Utilize Application Performance Monitoring (APM) tools (e.g., Datadog, New Relic, Sentry Performance) or Prometheus with client libraries to collect metrics:

Request duration (p50, p90, p95, p99, max) per endpoint.
Database query times (average, p99).
External API call latencies.
Task queue processing times.
System metrics: CPU, memory, network I/O, disk I/O.

# Example using prometheus_client for Python
from prometheus_client import Counter, Histogram, Gauge, start_http_server
import time
import random

# Define metrics
REQUEST_COUNT = Counter('http_requests_total', 'Total HTTP Requests', ['method', 'endpoint', 'status'])
REQUEST_LATENCY = Histogram('http_request_duration_seconds', 'HTTP Request Latency', ['endpoint'])
ACTIVE_REQUESTS = Gauge('http_active_requests', 'Number of Active HTTP Requests', ['endpoint'])

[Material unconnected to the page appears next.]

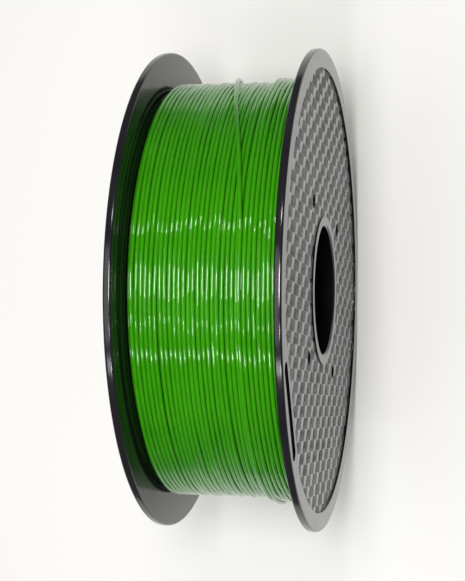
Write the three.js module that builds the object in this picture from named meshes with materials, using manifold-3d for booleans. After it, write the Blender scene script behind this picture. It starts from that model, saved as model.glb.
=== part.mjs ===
// Filament spool: two moulded flanges that snap together at mid width through
// their bore tubes, a drum sleeve clamped between them, and 1.75 mm filament
// wound on the drum. Millimetres, +Z up. The spool stands on its two rims: its
// axis is X, the origin is the centre of the bore at mid width.
import * as THREE from 'three';
import { mergeVertices } from 'three/addons/utils/BufferGeometryUtils.js';
import Module from 'manifold-3d';

const wasm = await Module();
wasm.setup();

// ---------------------------------------------------------------- dimensions
const FLANGE_R = 100;            // flange radius
const HALF_WIDTH = 32.8;         // centre to outer rim face (65.6 overall)
const FLANGE_T = 3.1;            // flange thickness at the rim
const RIM_EDGE = 0.8;            // broken edge of the rim
const BORDER_R = 92.2;           // inner radius of the smooth rim border
const FIELD_DEPTH = 0.9;         // recess of the field inside the border
const COLLAR_R = 31.1;           // outer radius of the collar round the bore
const COLLAR_DROP = 0.25;         // collar face below the rim border face
const BORE_R = 26.85;            // bore radius
const BORE_EDGE = 0.8;           // chamfer at the mouth of the bore
const TUBE_R = 29.05;            // outer radius of the bore tube
const SPIGOT_R = 39.05;          // outer radius of the drum seat
const SPIGOT_IN_R = 36.8;
const SPIGOT_LEN = 12;
const RIB_T = 1.8;               // radial ribs between bore tube and drum seat
const RIBS = 8;
const JOIN_GAP = 0.3;            // clearance between pieces
const LAP_R = 28.0;              // middle of the half-lap between the bore tubes
const TONGUE_LEN = 6;            // how far the right tube laps over the left one
const LATCH_X = -3.6;            // middle of the snap lugs, measured along the axis
const LATCH_LEN = 1.8;
const LATCH_W = 7.4;
const LATCHES = 4;
const HOLE_D = 5.6;                // four holes for the inner end of the filament
const HOLE_PITCH_R = 44.5;
const HOLE_ANGLE = THREE.MathUtils.degToRad(36.75); // first hole, from +Y towards +Z
const SLOT_R = 92.4;             // slot for the free end: distance of its middle line
const SLOT_DIR = THREE.MathUtils.degToRad(118.7);   // its direction, from +Y towards +Z
const SLOT_LEN = 42;
const SLOT_W = 5.4;
const SLOT_END_D = 5.8;
const SLOT_PAD = 86.6;           // the smooth pad round the slot starts at this chord
const DRUM_R = 41.5;
const DRUM_IN_R = 39.4;
const FIL_R = 0.875;             // filament radius
const PACK_R = 85.0;             // outside of the inner layers
const LAYER_R = 86.9;            // outside of the last full layer
const TOP_R = 88.5;              // outside of the part layer on top
const LAYER_LEFT = -27.6;        // where the last full layer stops on the left
const TOP_LEFT = 13.9;           // where the part layer stops
const N = 64;                    // facets round the axis

const INNER = HALF_WIDTH - FLANGE_T;
const K = 1 / Math.cos(Math.PI / N);   // flats lie on the nominal radius

// ---------------------------------------------------------------- materials
const black = (name, c) => new THREE.MeshStandardMaterial({ name, color: c, roughness: 0.32, metalness: 0 });
const green = (name, c) => new THREE.MeshStandardMaterial({ name, color: c, roughness: 0.25, metalness: 0 });

// ---------------------------------------------------------------- solids
function solid(geometry) {
  let g = geometry.clone();
  if (g.index === null) g.setIndex([...Array(g.attributes.position.count).keys()]);
  g.deleteAttribute('normal');
  g.deleteAttribute('uv');
  g = mergeVertices(g, 1e-4);
  const p = g.attributes.position.array;
  const src = g.index.array;
  const idx = [];
  let vol = 0;
  for (let i = 0; i < src.length; i += 3) {
    const [a, b, c] = [src[i], src[i + 1], src[i + 2]];
    if (a === b || b === c || a === c) continue;
    idx.push(a, b, c);
    const A = new THREE.Vector3().fromArray(p, 3 * a);
    const B = new THREE.Vector3().fromArray(p, 3 * b);
    const C = new THREE.Vector3().fromArray(p, 3 * c);
    vol += A.dot(B.cross(C)) / 6;
  }
  if (vol < 0) for (let i = 0; i < idx.length; i += 3) [idx[i + 1], idx[i + 2]] = [idx[i + 2], idx[i + 1]];
  return new wasm.Manifold(new wasm.Mesh({
    numProp: 3,
    vertProperties: new Float32Array(p),
    triVerts: new Uint32Array(idx),
  }));
}

function geometryOf(m) {
  const mesh = m.getMesh();
  const g = new THREE.BufferGeometry();
  g.setAttribute('position', new THREE.BufferAttribute(new Float32Array(mesh.vertProperties), 3));
  g.setIndex(new THREE.BufferAttribute(new Uint32Array(mesh.triVerts), 1));
  g.computeVertexNormals();
  return g;
}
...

# Example usage within a web framework (conceptual)
def handle_request(endpoint, method):
    start_time = time.time()
    ACTIVE_REQUESTS.labels(endpoint=endpoint).inc()
    try:
        # Simulate work
        time.sleep(random.uniform(0.05, 0.5))
        status = 200 # Or determine actual status
        return "OK", status
    except Exception as e:
        status = 500
        return str(e), status
    finally:
        duration = time.time() - start_time
        REQUEST_LATENCY.labels(endpoint=endpoint).observe(duration)
        REQUEST_COUNT.labels(method=method, endpoint=endpoint, status=status).inc()
        ACTIVE_REQUESTS.labels(endpoint=endpoint).dec()

if __name__ == '__main__':
    start_http_server(8000) # Expose metrics on port 8000
    print("Metrics server started on port 8000")
    # Simulate incoming requests
    while True:
        handle_request("/users", "GET")
        time.sleep(1)

Alerting Strategies

Configure alerts in your monitoring system (e.g., Alertmanager for Prometheus, or built-in features of SaaS APM tools) for:

Sustained p99 latency exceeding a threshold (e.g., > 500ms for 5 minutes).
Sudden spikes in p99 latency.
High error rates correlated with latency increases.
Resource saturation (CPU, memory) on application servers or databases.

Proactive alerting allows your team to investigate and resolve issues before they significantly impact a large number of users.